Even odder was Prince Felix Youssoupov, scion of the richest family in Russia and murderer of Rasputin. Oxford-educated Felix had been resolutely dressed as a girl by his mother ‘for longer than was wise’. In this guise, the Prince attracted the roving eye of Edward VII (‘Tell me, who is that lovely young woman?’). Felix may have hoped that party tricks like providing exploding cigarettes for his already nerve-wracked guests, or displaying a polar bear skin stained with Rasputin’s blood to Emmeline Pankhurst, an unlikely houseguest, would make a man of him, but his Oxford contemporary Duff Cooper, meeting him soon after his escape on the Marlborough, remarked, ‘He seemed in no way altered by having murdered Rasputin but rather sillier.’

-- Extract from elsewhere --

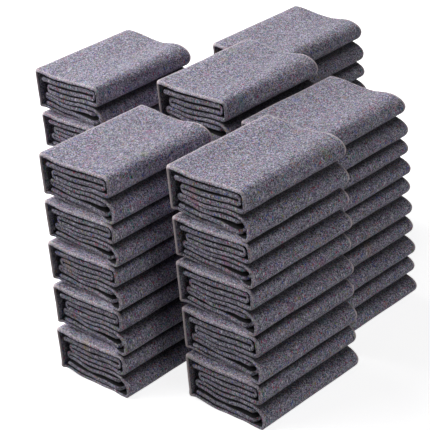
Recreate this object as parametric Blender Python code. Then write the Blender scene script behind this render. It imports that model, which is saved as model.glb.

This is more than a scrapbook of oddities. Welch illuminates one of the most extraordinary episodes in recent history. One minute we see an undignified dowager in the Crimea, burying her jewels in cocoa tins and marking the spots with dogs’ skulls, the next moment we see her standing alone on deck to acknowledge the tribute of the last of her loyal soldiers. On their way to certain death, 170 White Russians paused to sing the Russian national anthem to her; truly, the moment when an era passed.

There are faults — hackneyed phrases (‘the icing on the cake’); false inferences, as when Welch uses George V’s watching cricket three days before the Tsar’s murder as evidence of reluctance to help his cousin (George, no clairvoyant, could hardly be expected to cancel Lords to mourn in advance). There’s the occasional historical lapse — the Dowager’s sister is described as ‘Queen Alexandra’ in 1863, but she doesn’t become queen until 190l; similarly, to refer to ‘Edward VIII’ in 1934 is jumping the gun. But the book’s readability and telling use of detail are splendid. The starstruck first lieutenant Francis Pridham, who wrote, ‘We are all in love with [the Romanovs], from the Empress down to the one-year-old baby’, was rewarded with gifts of jewelled eggs; his grandson, proudly displaying them on Antiques Roadshow some 70 years later, was told that they were not Fabergé after all.